ECDSA key fingerprint is SHA256:...
Are you sure you want to continue connecting (yes/no)? yes
Warning: Permanently added '10.0.0.131' (ECDSA) to the list of known hosts.
root@10.0.0.131's password:
root@bmc:~#
Using the Serial-over-LAN Console, enter ONL:
root@bmc:~# /usr/local/bin/sol.sh
You are in SOL session.
Use ctrl-x to quit.
-----------------------
root@onl:~#
Note
If sol.sh is unresponsive, please try to restart the mainboard with:
root@onl:~# wedge_power.sh reset
Change the boot mode to rescue mode with the command onl-onie-boot-mode
rescue
, and reboot:
root@onl:~# onl-onie-boot-mode rescue
[1053033.768512] EXT4-fs (sda2): mounted filesystem with ordered data mode. Opts: (null)
[1053033.936893] EXT4-fs (sda3): re-mounted. Opts: (null)
[1053033.996727] EXT4-fs (sda3): re-mounted. Opts: (null)
The system will boot into ONIE rescue mode at the next restart.
root@onl:~# reboot
At this point, ONL will go through it’s shutdown sequence and ONIE will start.
If it does not start right away, press the Enter/Return key a few times - it
may show you a boot selection screen. Pick ONIE
and Rescue
if given a
choice.
Installing an ONL image over HTTP
Now that the switch is in Rescue mode
First, activate the Console by pressing Enter:
discover: Rescue mode detected. Installer disabled.
Please press Enter to activate this console.
To check the install status inspect /var/log/onie.log.
Try this: tail -f /var/log/onie.log
** Rescue Mode Enabled **
ONIE:/ #
Then run the onie-nos-install
command, with the URL of the management
server on the management network segment:
ONIE:/ # onie-nos-install http://10.0.0.129/onie-installer
discover: Rescue mode detected. No discover stopped.
ONIE: Unable to find 'Serial Number' TLV in EEPROM data.
Info: Fetching http://10.0.0.129/onie-installer ...
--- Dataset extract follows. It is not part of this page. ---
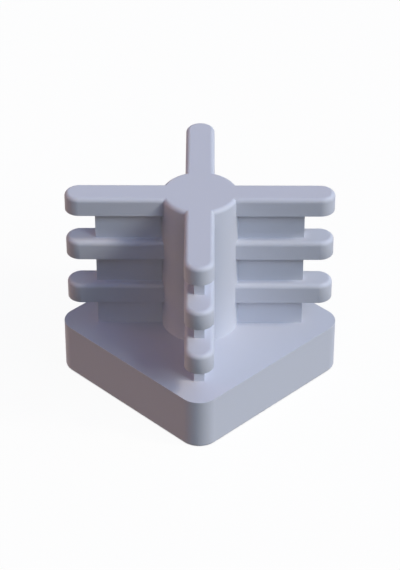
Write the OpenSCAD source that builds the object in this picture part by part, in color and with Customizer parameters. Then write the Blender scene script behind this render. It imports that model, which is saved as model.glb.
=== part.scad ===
// Cap for the open end of a square tube, moulded in one piece. The thick square head closes the
// tube, and four ribs on a round core press into the tube's inner corners. Each rib is a stack of
// round-tipped fins on a thin web. Millimetres, +Z up, sides along X and Y, and the origin at the
// centre of the head's outer face.

/* [Tube] */
// Outer side of the square tube, and of the head
tube_side = 20; // [16:0.5:30]
// Wall of the tube
tube_wall = 0.8; // [0.5:0.1:2]

/* [Head] */
// Thickness of the head
head_height = 5.25; // [3:0.05:8]
// Radius of the head's upright corners
head_corner_r = 2.05; // [0.5:0.05:4]
// Rounding along the edge of the head's outer face
head_edge_r = 0.2; // [0.1:0.05:0.4]

/* [Core] */
// Diameter of the round core
core_d = 7.4; // [5:0.1:10]

/* [Ribs] */
// Number of fins on each rib
fin_count = 3; // [1:1:5]
// Thickness of the lowest fin
fin_height = 2.06; // [1:0.02:3]
// How much thinner each fin is than the one below it
fin_thinning = 0.09; // [0:0.01:0.2]
// Open space under each fin
fin_gap = 3; // [1:0.1:5]
// Width of a fin, and of its round tip
fin_width = 2.8; // [1.8:0.1:4]
// How far a tip stands past the tube's inner walls until it is pressed in
tip_press = 0.27; // [0:0.01:0.6]
// Thickness of the web that joins the fins of a rib
web_width = 1; // [0.6:0.1:1.6]
// How far the web stops short of the tips
web_setback = 2.85; // [1:0.05:4]
// Rounding along the upper edges of the fins and the core
edge_r = 0.45; // [0.1:0.05:0.8]

/* [Hidden] */
$fn = 96;
insert_height = fin_top(fin_count - 1);
tip_r = fin_width / 2;
// A tip is centred on a diagonal, with its round end past both walls of the tube's corner
tip_center = (tube_side / 2 - tube_wall + tip_press - tip_r) * sqrt(2);
web_reach = tip_center + tip_r - web_setback;

// Fins are counted upwards from 0, and heights are from the head's inner face
function fin_thickness(level) = fin_height - level * fin_thinning;
function fin_top(level) = fin_gap + fin_thickness(level) + (level > 0 ? fin_top(level - 1) : 0);

// Half of an upright section, from its middle line outwards, with the upper outer corner rounded
module half_section(reach, height, round_r) {
    square([reach, height - round_r]);
    square([reach - round_r, height]);
    translate([reach - round_r, height - round_r])
        intersection() {
            circle(r = round_r);
            square(round_r);
        }
}

// A straight bar of that section along +X, upright on the XY plane
module bar(length, width, height, round_r) {
    rotate([90, 0, 90])
        linear_extrude(height = length)
            for (side = [0, 1])
                mirror([side, 0]) half_section(width / 2, height, round_r);
}

// The head stands upside down while it is built, so that the rounded edge ends up below
module head() {
    straight = tube_side - 2 * head_corner_r;
    translate([0, 0, head_height])
        mirror([0, 0, 1])
            for (quarter = [0:3])
                rotate(90 * quarter) {
                    translate([straight / 2, straight / 2, 0])
                        rotate_extrude() half_section(head_corner_r, head_height, head_edge_r);
                    translate([-straight / 2, 0, 0])
                        bar(straight, tube_side, head_height, head_edge_r);
                }
}

module core() {
    rotate_extrude() half_section(core_d / 2, insert_height, edge_r);
}

// One fin, from the core's axis out to its round tip along +X
module fin(thickness) {
    bar(tip_center, fin_width, thickness, edge_r);
    translate([tip_center, 0, 0])
        rotate_extrude() half_section(tip_r, thickness, edge_r);
}

module rib() {
    for (level = [0:fin_count - 1])
        translate([0, 0, fin_top(level) - fin_thickness(level)]) fin(fin_thickness(level));
    translate([0, -web_width / 2, 0])
        cube([web_reach, web_width, insert_height - fin_thickness(fin_count - 1) / 2]);
}

module end_cap() {
    color([0.69, 0.71, 0.78]) {
        head();
        translate([0, 0, head_height]) {
            core();
            for (corner = [0:3]) rotate(45 + 90 * corner) rib();
        }
    }
}

end_cap();
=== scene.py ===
import math

import bmesh
import bpy
from mathutils import Matrix, Vector


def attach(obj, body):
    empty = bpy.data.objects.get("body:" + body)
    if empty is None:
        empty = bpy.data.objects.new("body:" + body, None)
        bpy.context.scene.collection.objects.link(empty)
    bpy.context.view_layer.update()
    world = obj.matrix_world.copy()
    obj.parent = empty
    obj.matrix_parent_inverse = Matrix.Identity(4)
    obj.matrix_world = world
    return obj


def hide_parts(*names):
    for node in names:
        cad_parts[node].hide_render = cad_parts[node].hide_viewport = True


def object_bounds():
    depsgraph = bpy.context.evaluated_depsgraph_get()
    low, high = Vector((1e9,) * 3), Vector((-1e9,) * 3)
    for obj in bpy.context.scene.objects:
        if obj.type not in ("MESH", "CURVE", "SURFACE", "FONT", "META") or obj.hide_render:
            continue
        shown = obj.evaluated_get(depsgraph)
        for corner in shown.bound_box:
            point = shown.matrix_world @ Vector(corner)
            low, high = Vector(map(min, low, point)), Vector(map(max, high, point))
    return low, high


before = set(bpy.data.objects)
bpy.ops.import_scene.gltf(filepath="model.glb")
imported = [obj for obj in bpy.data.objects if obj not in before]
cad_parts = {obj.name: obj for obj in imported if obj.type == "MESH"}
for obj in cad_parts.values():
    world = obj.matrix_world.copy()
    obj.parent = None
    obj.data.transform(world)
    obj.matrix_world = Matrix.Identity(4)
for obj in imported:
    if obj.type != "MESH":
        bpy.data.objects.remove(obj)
cadLow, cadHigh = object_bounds()
millimetre = 0.001

# The cap, in millimetres and degrees
cap = {
    "side": (cadHigh.x - cadLow.x) / millimetre,
    "height": (cadHigh.z - cadLow.z) / millimetre,
    "headHeight": 5.25,
    "headCorner": 2.05,
    "outerEdge": 0.2,
    "coreRadius": 3.7,
    "barTurns": (45, 135),  # a bar of fins and web runs through the core and makes two ribs
    "finCount": 3,
    "finHeight": 2.06,  # of the lowest fin
    "finThinning": 0.09,  # from each fin to the next one up
    "finGap": 3.0,
    "finWidth": 2.8,
    "finReach": 12.81,
    "finEdge": 0.45,
    "webWidth": 1.0,
    "webReach": 9.96,
    "crispEdge": 0.03,  # a moulded edge is never quite sharp
    "overlap": 1.0,  # how far one form runs into the next before they are united
    "coreSides": 96,
    "cornerSteps": 24,
    "edgeSteps": 8,
    "crispSteps": 2,
    "slack": 1e-6,  # an edge this little out still counts as level or upright
    "weld": 1e-4,  # corners of one form that are closer than this become one
    "merge": 0.001,  # and so do corners of the united cap within this
    "sharpAngle": 35,
}


def uprightEdges(bm):
    return [e for e in bm.edges if (e.verts[0].co - e.verts[1].co).xy.length < cap["slack"]]


def levelEdges(bm, height):
    return [e for e in bm.edges if all(abs(v.co.z - height) < cap["slack"] for v in e.verts)]


def roundEdges(bm, edges, radius, steps):
    segments = steps if radius > cap["crispEdge"] else cap["crispSteps"]
    bmesh.ops.bevel(bm, geom=edges, offset=radius, offset_type="OFFSET", affect="EDGES",
                    segments=segments, profile=0.5, material=-1)
    bmesh.ops.remove_doubles(bm, verts=bm.verts, dist=cap["weld"])


def finishEnds(bm, low, high, lowEdge, highEdge):
    for height, radius in ((low, lowEdge), (high, highEdge)):
        if radius:
            roundEdges(bm, levelEdges(bm, height), radius, cap["edgeSteps"])


def toObject(bm, name):
    bmesh.ops.recalc_face_normals(bm, faces=bm.faces)
    mesh = bpy.data.meshes.new(name)
    bm.to_mesh(mesh)
    bm.free()
    piece = bpy.data.objects.new(name, mesh)
    bpy.context.scene.collection.objects.link(piece)
    return piece


def makeBlock(name, length, width, low, high, corner, turn, lowEdge=0, highEdge=0):
    # An upright block with round corners, then softer edges below and above
    bm = bmesh.new()
    bmesh.ops.create_cube(bm, size=1)
    bmesh.ops.scale(bm, verts=bm.verts, vec=(length, width, high - low))
    bmesh.ops.translate(bm, verts=bm.verts, vec=(0, 0, (low + high) / 2))
    roundEdges(bm, uprightEdges(bm), corner, cap["cornerSteps"])
    finishEnds(bm, low, high, lowEdge, highEdge)
    bmesh.ops.rotate(bm, verts=bm.verts, matrix=Matrix.Rotation(math.radians(turn), 3, "Z"))
    return toObject(bm, name)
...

Connecting to 10.0.0.129 (10.0.0.129:80)
installer 100% |*******************************| 322M 0:00:00 ETA
ONIE: Executing installer: http://10.0.0.129/onie-installer
installer: computing checksum of original archive
installer: checksum is OK
...
The installation will now start, and then ONL will boot culminating in:
Open Network Linux OS ONL-wedge100bf-32qs, 2020-11-04.19:44-64100e9
localhost login:
The default ONL login is:
username: root
password: onl
If you login, you can verify that the switch is getting it’s IP address via DHCP:
root@localhost:~# ip addr
...
3: ma1: <BROADCAST,MULTICAST,UP,LOWER_UP> mtu 1500 qdisc mq state UP group default qlen 1000
link/ether 00:90:fb:5c:e1:97 brd ff:ff:ff:ff:ff:ff
inet 10.0.0.130/25 brd 10.0.0.255 scope global ma1
...
Post-ONL Configuration
A terraform
user must be created on the switches to allow them to be
configured.
This is done using Ansible. Verify that your inventory (Created earlier from the
inventory/example-aether.ini
file) includes an [aetherfabric]
section
that has all the names and IP addresses of the compute nodes in it.
Then run a ping test:
ansible -i inventory/sitename.ini -m ping aetherfabric
This may fail with the error:
"msg": "Using a SSH password instead of a key is not possible because Host Key checking is enabled and sshpass does not support this. Please add this host's fingerprint to your known_hosts file to manage this host."
Comment out the ansible_ssh_pass="onl"
line, then rerun the ping test. It
may ask you about authorized keys - answer yes
for each host to trust the
keys:
The authenticity of host '10.0.0.138 (<no hostip for proxy command>)' can't be established.
ECDSA key fingerprint is SHA256:...
Are you sure you want to continue connecting (yes/no/[fingerprint])? yes
Once you’ve trusted the host keys, the ping test should succeed:
spine1.role1.site | SUCCESS => {
"changed": false,
"ping": "pong"
}
leaf1.role1.site | SUCCESS => {
"changed": false,
"ping": "pong"
}
...
Then run the playbook to create the terraform
user:
ansible-playbook -i inventory/sitename.ini playbooks/aetherfabric-playbook.yml
Once completed, the switch should now be ready for SD-Fabric runtime install.